[A block of data]

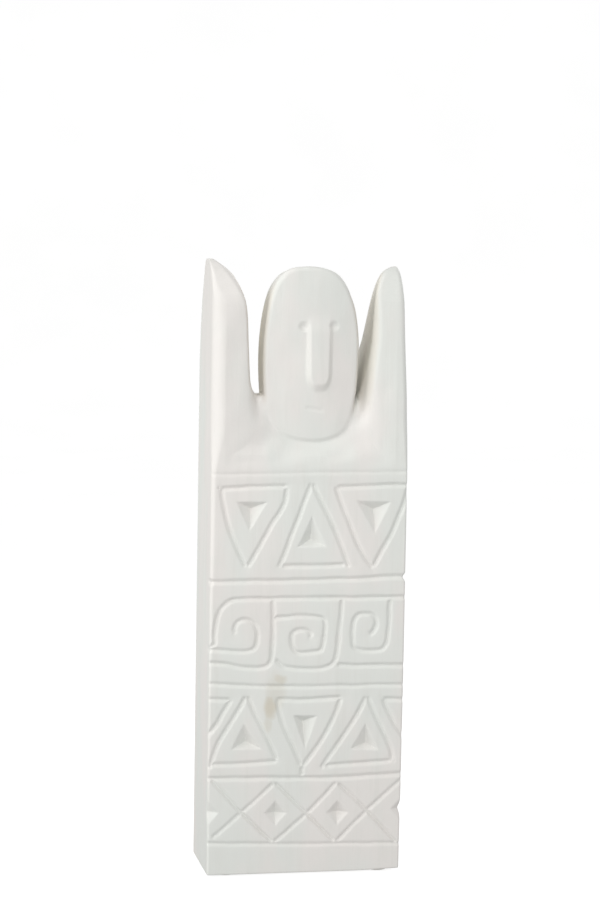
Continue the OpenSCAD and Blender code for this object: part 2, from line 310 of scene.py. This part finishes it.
# The empty space between and above the arms, in the front plane. The head is added inside it afterwards.
GAP_OUTLINE = (
    [(-140, 640), (-124, 622)]
    + curve((-111, 606), (-91, 594), (-64, 581), (-62, 541))
    + curve((-62, 541), (-61, 520), (-60.2, 500), (-59.2, 486), 5)
    + curve((-59.2, 486), (-58.4, 475), (-55, 469), (-46, SLOT_FLOOR - 0.5), 6)
    + [(-40, SLOT_FLOOR), (40, SLOT_FLOOR)]
    + curve((50, SLOT_FLOOR), (54, 468), (56, 490), (60, 520), 6)
    + curve((60, 520), (61.5, 548), (60, 579), (69, 589))
    + curve((69, 589), (73, 593), (78, 596), (85, 597.5), 6)
    + [(140, 606), (140, 640)]
)
# The empty space to the right of the right arm.
RIGHT_OF_ARM = (
    [(91, 640), (91.2, 600)] + curve((91.2, 588), (91.2, 572), (92.8, 530), (94.8, 490))
    + curve((94.8, 490), (96, 465), (96.8, 435), (HALF_W + 0.6, 396)) + [(140, 380), (140, 640)]
)

# Side views (depth, height) of the arms' tips.
LEFT_TIP_SIDE = ([(-80, -20), (80, -20), (80, 400)]
                 + curve((54, 452), (45, 528), (29, 594), (6, 600.5))
                 + curve((6, 600.5), (-13, 605), (-40, 588), (-47.5, 546))
                 + [(-50, 530), (-80, 400)])
RIGHT_TIP_SIDE = ([(-80, -20), (80, -20), (80, 400)]
                  + curve((54, 452), (45, 520), (32, 594), (0, 597.5))
                  + curve((0, 597.5), (-20, 599), (-41, 590), (-47.5, 552))
                  + [(-50, 530), (-80, 400)])
# How far the gap beside the left tip moves to the right for each millimetre back.
LEAN_OF_LEFT_TIP = 0.194

HEAD_OUTLINE = [
    (-3, 593.4), (-19, 591.5), (-29.2, 585), (-37.5, 572), (-42.4, 553), (-45.8, 525), (-46.6, 502),
    (-45.9, 480), (-44.3, 462), (-41.5, 448), (-36.5, 437.5), (-28, 429.8), (-15, 425), (3, 423),
    (17, 424.5), (31, 430), (38.5, 438.5), (43, 452), (46, 468), (47.6, 483), (48.6, 512),
    (47.4, 532), (44, 551.5), (39.6, 564), (33.5, 577), (24.5, 586.8), (11, 592)]
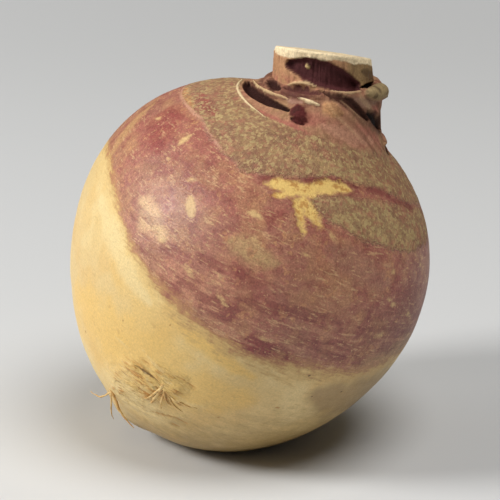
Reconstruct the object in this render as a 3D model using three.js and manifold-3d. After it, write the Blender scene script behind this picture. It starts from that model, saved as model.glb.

** Work to complete **
Output the data above exactly, please, line for line.

** Response to this exercise **
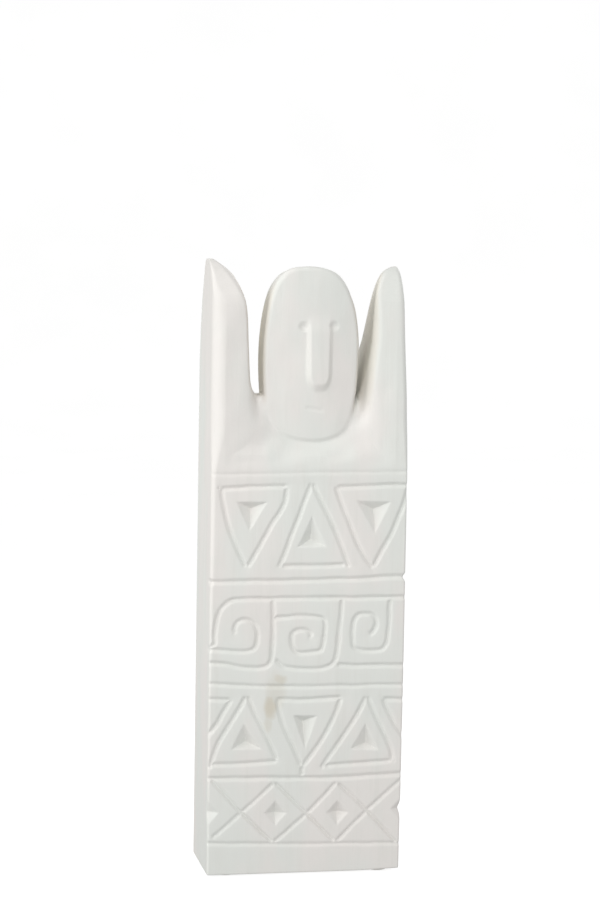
Continue the OpenSCAD and Blender code for this object: part 2, from line 310 of scene.py. This part finishes it.
# The empty space between and above the arms, in the front plane. The head is added inside it afterwards.
GAP_OUTLINE = (
    [(-140, 640), (-124, 622)]
    + curve((-111, 606), (-91, 594), (-64, 581), (-62, 541))
    + curve((-62, 541), (-61, 520), (-60.2, 500), (-59.2, 486), 5)
    + curve((-59.2, 486), (-58.4, 475), (-55, 469), (-46, SLOT_FLOOR - 0.5), 6)
    + [(-40, SLOT_FLOOR), (40, SLOT_FLOOR)]
    + curve((50, SLOT_FLOOR), (54, 468), (56, 490), (60, 520), 6)
    + curve((60, 520), (61.5, 548), (60, 579), (69, 589))
    + curve((69, 589), (73, 593), (78, 596), (85, 597.5), 6)
    + [(140, 606), (140, 640)]
)
# The empty space to the right of the right arm.
RIGHT_OF_ARM = (
    [(91, 640), (91.2, 600)] + curve((91.2, 588), (91.2, 572), (92.8, 530), (94.8, 490))
    + curve((94.8, 490), (96, 465), (96.8, 435), (HALF_W + 0.6, 396)) + [(140, 380), (140, 640)]
)

# Side views (depth, height) of the arms' tips.
LEFT_TIP_SIDE = ([(-80, -20), (80, -20), (80, 400)]
                 + curve((54, 452), (45, 528), (29, 594), (6, 600.5))
                 + curve((6, 600.5), (-13, 605), (-40, 588), (-47.5, 546))
                 + [(-50, 530), (-80, 400)])
RIGHT_TIP_SIDE = ([(-80, -20), (80, -20), (80, 400)]
                  + curve((54, 452), (45, 520), (32, 594), (0, 597.5))
                  + curve((0, 597.5), (-20, 599), (-41, 590), (-47.5, 552))
                  + [(-50, 530), (-80, 400)])
# How far the gap beside the left tip moves to the right for each millimetre back.
LEAN_OF_LEFT_TIP = 0.194

HEAD_OUTLINE = [
    (-3, 593.4), (-19, 591.5), (-29.2, 585), (-37.5, 572), (-42.4, 553), (-45.8, 525), (-46.6, 502),
    (-45.9, 480), (-44.3, 462), (-41.5, 448), (-36.5, 437.5), (-28, 429.8), (-15, 425), (3, 423),
    (17, 424.5), (31, 430), (38.5, 438.5), (43, 452), (46, 468), (47.6, 483), (48.6, 512),
    (47.4, 532), (44, 551.5), (39.6, 564), (33.5, 577), (24.5, 586.8), (11, 592)]
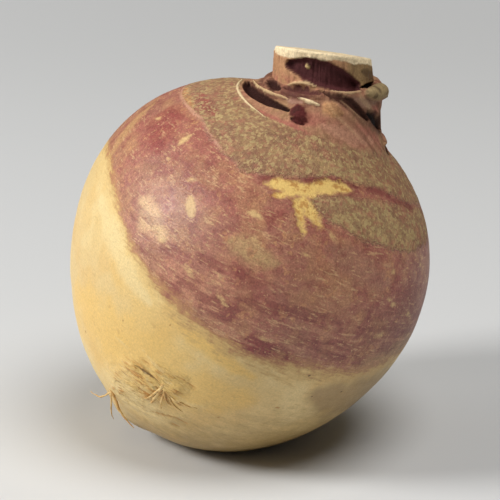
Reconstruct the object in this render as a 3D model using three.js and manifold-3d. After it, write the Blender scene script behind this picture. It starts from that model, saved as model.glb.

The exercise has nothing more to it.